A cylindrical vessel contains a liquid up to a height h. A hole is made on the wall of the vessel. Water comes out through the hole and falls at a distance x from the base of the vessel. At what depth should the hole be created so that x becomes maximum?

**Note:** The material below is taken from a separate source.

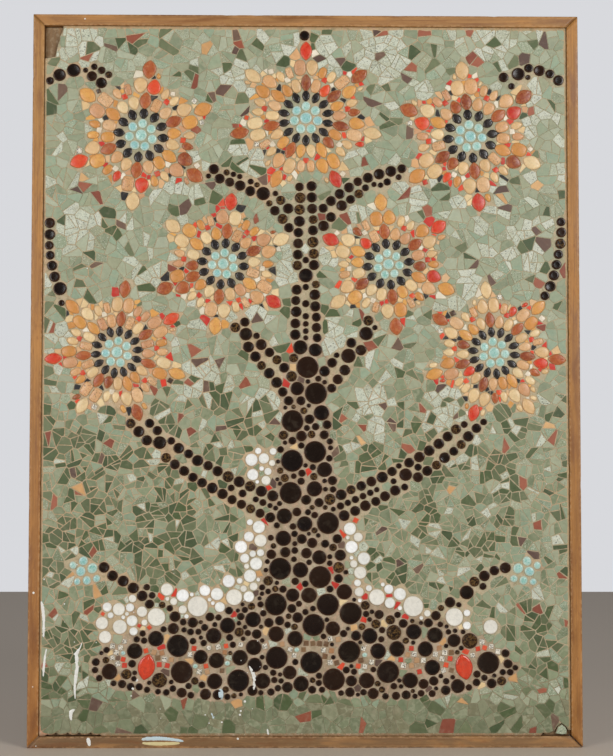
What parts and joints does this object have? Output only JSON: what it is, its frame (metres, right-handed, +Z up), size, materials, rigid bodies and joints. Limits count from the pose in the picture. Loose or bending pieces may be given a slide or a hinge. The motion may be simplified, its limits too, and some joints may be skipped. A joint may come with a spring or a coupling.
{
  "type": "mosaic panel",
  "caption": "Upright framed wall panel: ceramic tile mosaic of a tree with rosettes, bedded in mortar on a board with mitred wood battens, one corner broken away.",
  "frame": {"origin": "middle of the board's back face, where it lies on the wall", "axes": "+X to the right as the picture is seen, +Z up, +Y from the picture towards the wall"},
  "size_m": [0.914, 0.032, 1.219],
  "materials": {
    "board_wood": "aged plywood, bare",
    "batten_wood": "orange-brown varnish, worn",
    "mosaic": "matt to satin tile shards in pinkish-beige mortar",
    "dark_glaze": "glossy black-brown glaze",
    "white_glaze": "glossy white glaze",
    "red_glaze": "glossy orange-red glaze"
  },
  "bodies": {
    "root": {"backing_board": "board_wood", "dark_disc_01": "dark_glaze", "dark_disc_02": "dark_glaze", "dark_disc_03": "dark_glaze", "dark_disc_04": "dark_glaze", "dark_disc_05": "dark_glaze", "dark_disc_06": "dark_glaze", "dark_disc_07": "dark_glaze", "dark_disc_08": "dark_glaze", "dark_disc_09": "dark_glaze", "dark_disc_10": "dark_glaze", "dark_disc_11": "dark_glaze", "dark_disc_12": "dark_glaze", "dark_disc_13": "dark_glaze", "dark_disc_14": "dark_glaze", "dark_disc_15": "dark_glaze", "dark_disc_16": "dark_glaze", "dark_disc_17": "dark_glaze", "dark_disc_18": "dark_glaze", "dark_disc_19": "dark_glaze", "dark_disc_20": "dark_glaze", "dark_disc_21": "dark_glaze", "frame_bottom": "batten_wood", "frame_left": "batten_wood", "frame_right": "batten_wood", "frame_top": "batten_wood", "giant_dark_disc_01": "dark_glaze", "giant_dark_disc_02": "dark_glaze", "giant_dark_disc_03": "dark_glaze", "giant_dark_disc_04": "dark_glaze", "giant_dark_disc_05": "dark_glaze", "giant_dark_disc_06": "dark_glaze", "giant_dark_disc_07": "dark_glaze", "giant_dark_disc_08": "dark_glaze", "giant_dark_disc_09": "dark_glaze", "giant_dark_disc_10": "dark_glaze", "giant_dark_disc_11": "dark_glaze", "giant_dark_disc_12": "dark_glaze", "giant_dark_disc_13": "dark_glaze", "giant_dark_disc_14": "dark_glaze", "giant_dark_disc_15": "dark_glaze", "giant_dark_disc_16": "dark_glaze", "giant_dark_disc_17": "dark_glaze", "giant_dark_disc_18": "dark_glaze", "giant_dark_disc_19": "dark_glaze", "giant_dark_disc_20": "dark_glaze", "giant_dark_disc_21": "dark_glaze", "giant_dark_disc_22": "dark_glaze", "loose_corner_chunk": "mosaic", "mosaic_bed": "mosaic", "red_leaf_tile_01": "red_glaze", "red_leaf_tile_02": "red_glaze", "white_disc_01": "white_glaze", "white_disc_02": "white_glaze", "white_disc_03": "white_glaze", "white_disc_04": "white_glaze", "white_disc_05": "white_glaze", "white_disc_06": "white_glaze", "white_disc_07": "white_glaze", "white_disc_08": "white_glaze"}
  },
  "joints": []
}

Suppose a hole is made at a depth y from the free surface of the liquid and the horizontal velocity of effux of water through the hole is v.
`therefore" "v=sqrt(2gy)`
Suppose the liquid takes t second to fall at a distance x from the base of the vessel. Considering the vertical motion of the ejected liquid, we get
`h-y=1/2g t^(2)or,t^(2)=(2(h-y))/g`

Considering the horizontal motion of the ejected liquid, we get
`x=vt or,x=sqrt(2gy)t`
or, `x^(2)=2gyt^(2)=2gy*(2(h-y))/g=4y(h-y)" "...(1)`
Now, for the maximum value of x, `x^(2)` is also maximum and hence `d/(dy)(x^(2))=0`.
So, differentiating equation (1) with respect to y, we get
`d/(dy)(x^(2))=4(h-y)+4y(-1)=4(h-2y)`
`therefore" "h-2y=0or,y=h/2`
Hence, for the maximum range of the water coming out of the hole, the should be made at a depth of `h/2`.